Where many of Nolan’s previous films have been criticized for being too long, too dialogue-heavy, and too expository, Dunkirk clocks in at only 107 minutes, offers backstory for almost none of its characters, and really doesn’t have much interest in conversation. In other words, Nolan created a sense of solidarity between the viewers and soldiers without relying on the the tools often used to draw in audiences. Essentially-, it plunks us here. With every bullet fired, and with every ship destroyed, Dunkirk aims to access the psychological concept of “affective empathy,” the ability not just to know or to understand what someone is feeling, but to feel that feeling before it occurs. In interviews about the production of Dunkirk, Nolan said his ambition was to create “virtual reality without the headset.” In other words, a fully affective experience for the viewer.
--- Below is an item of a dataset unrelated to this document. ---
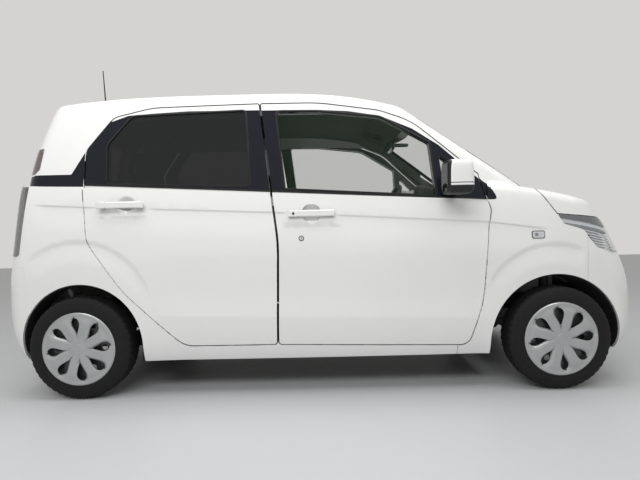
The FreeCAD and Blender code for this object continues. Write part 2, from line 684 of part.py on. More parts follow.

Whether Nolan successfully reached this goal is up to each individual viewer to decide. But the blending of science, technology, and imagination to create an immersive sense of participation in “the Dunkirk Spirit”? Well, that might just be Nolan’s loudest call to each of us to bind together in shaping and perfecting the self, society, and future that we want.
Nolan’s most recent film didn’t just bring him a boatload of Oscar nominations — it also brought together the threads of his earlier work, ultimately illustrating the power of love and the human spirit. Christopher Nolan is one of the interesting filmmakers working today. His movies aren’t only visceral and exciting, but also extremely thoughtful- a rare blend in today’s Hollywood. This is merely our interpretation of his work, but as with any master craftsman, his work will continue to inspire new thought for years to come. Thanks for watching guys. Hope you enjoyed the Christopher Nolan Trilogy. Peace!